Les défis d’un système orthographique très complexe

Il en va de même des échanges en ligne qui peuvent prendre des formes diverses, dont certaines s’avèrent favorables au développement des compétences orthographiques. Dans notre corpus, c’est particulièrement vrai des quelques étudiants qui déclarent participer à des forums Role play game.

Cette pratique du jeu de rôle en ligne implique en effet de faire exister des personnages textuellement. Elle s’appuie donc sur une pratique d’écriture, et de lecture, qui souffre d’une orthographe non normée. Tous les étudiants concernés témoignent ainsi de la pression mise par les coordinateurs de ces forums sur les participants pour qu’ils se conforment à la norme orthographique.

À l’échelle de notre corpus, les pratiques d’écriture numériques n’apparaissent donc pas comme un obstacle au développement des compétences orthographiques. Le respect de la norme ne dépend pas du support mais du contexte social et, conformément à ce qu’on sait du rapport des francophones à l’orthographe, celui-ci est souvent favorable à une orthographe normée.

Le paradoxe demeure cependant que notre enquête a aussi confirmé ce par quoi nous ouvrions notre article, c’est-à-dire la difficulté de ces étudiants scolarisés en France à produire des textes dénués d’erreurs orthographiques, notamment en ce qui concerne l’orthographe grammaticale.

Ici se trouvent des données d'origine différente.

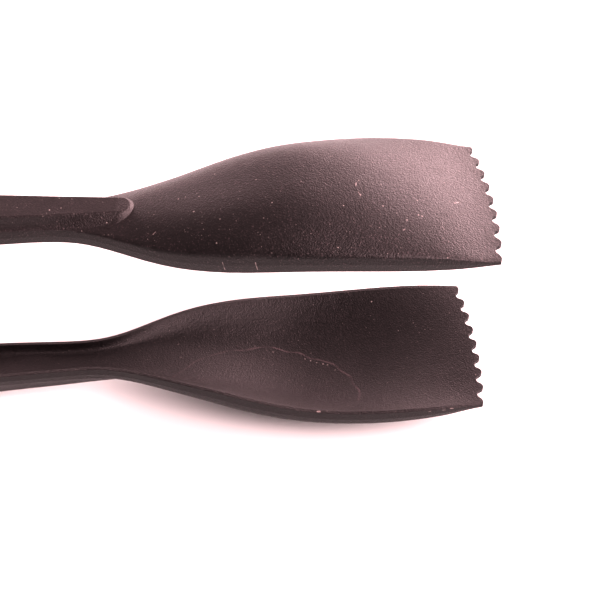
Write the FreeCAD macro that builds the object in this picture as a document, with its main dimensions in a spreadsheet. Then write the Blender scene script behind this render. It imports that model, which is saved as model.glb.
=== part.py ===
# Two-armed spudger: two mirrored moulded arms with toothed scoop blades,
# joined at the tail by a sprung hinge, with a hanging ring. Millimetres, +Z up,
# +X toward the blade tips. Blade stations are measured back from the tip line.
import math
import os

import FreeCAD
import Part
import Sketcher  # noqa: F401  (registers the sketch type)

V = FreeCAD.Vector
R = FreeCAD.Rotation
os.makedirs("parts", exist_ok=True)
doc = FreeCAD.newDocument("spudger")

# ---------------------------------------------------------------- sizes
S = doc.addObject("Spreadsheet::Sheet", "Sizes")
SIZES = [
    ("tip_line_x", 87.110, "tip line, forward of the centre of the tool"),
    ("mid_height", 22.900, "mid plane between the arms, above the surface"),
    ("hinge_back", 160.0, "hinge axis, behind the tip line"),
    ("pin_dia", 3.0, "hinge pin"),
    ("pin_head_dia", 5.6, "head of the hinge pin"),
    ("pin_head_thick", 1.1, "head of the hinge pin"),
    ("cheek_bore", 3.02, "bore in the lower arm's cheeks, a press on the pin"),
    ("tongue_bore", 3.14, "bore in the upper arm's cheeks, a running fit"),
    ("tail_width", 14.0, "over the outer cheeks"),
    ("cup_gap", 10.0, "between the outer cheeks"),
    ("tongue_width", 8.8, "over the inner cheeks"),
    ("coil_gap", 4.8, "between the inner cheeks"),
    ("cup_outer_r", 7.5, "outside of the hinge cup"),
    ("cup_inner_r", 5.75, "inside of the hinge cup"),
    ("knuckle_r", 5.3, "inner cheeks round the pin"),
    ("tab_width", 4.0, "hanging tab"),
    ("tab_r", 4.0, "hanging tab"),
    ("ring_hole_dia", 3.6, "hole for the hanging ring"),
    ("ring_hole_back", 171.5, "hole for the ring, behind the tip line"),
    ("ring_hole_drop", 1.5, "hole for the ring, below the mid plane"),
    ("ring_r", 7.0, "hanging ring, centre line"),
    ("ring_wire", 1.6, "hanging ring wire"),
    ("washer_dia", 8.0, "thrust washers"),
    ("washer_bore", 3.1, "thrust washers"),
    ("washer_thick", 0.5, "thrust washers"),
    ("bush_dia", 5.0, "spring bush"),
    ("bush_bore", 3.06, "spring bush"),
    ("bush_len", 4.5, "spring bush"),
    ("coil_r", 3.08, "spring coil, centre line"),
    ("spring_wire", 0.9, "spring wire"),
    ("coil_pitch", 0.98, "spring coil"),
    ("leg_len", 19.2, "spring legs"),
    ("nut_dia", 6.4, "push nut"),
    ("nut_thick", 1.0, "push nut"),
    ("tooth_pitch", 3.58, "serrations across the tip"),
    ("notch_r", 0.98, "serration notches"),
    ("tip_bulge", 1.12, "tip line, centre ahead of the corners"),
]
for row, (name, value, note) in enumerate(SIZES, start=1):
    S.set("A%d" % row, name)
    S.set("B%d" % row, "%g" % value)
    S.set("C%d" % row, note)
    S.setAlias("B%d" % row, name)
doc.recompute()
s = {name: value for name, value, note in SIZES}


def X(back):
    """x of a point this far behind the tip line (negative is behind)."""
    return back + s["tip_line_x"]


def Z(up):
    """z of a point this far above the plane midway between the arms."""
    return up + s["mid_height"]


AX, AZ = X(-s["hinge_back"]), Z(0)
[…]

Si celle-ci ne procède pas d’un désintérêt pour l’orthographe, s’ils ont une conscience aiguë du rôle que l’orthographe pourrait avoir dans leur vie professionnelle, d’où vient cette difficulté ? Nos résultats incitent à penser qu’il ne s’agit pas de négligence, mais de difficultés à mettre en œuvre le système orthographique du français, reconnu comme extrêmement complexe. On peut légitimement s’interroger sur les conséquences pratiques de ce décalage entre conscience forte d’une demande sociale et difficulté effective à y répondre.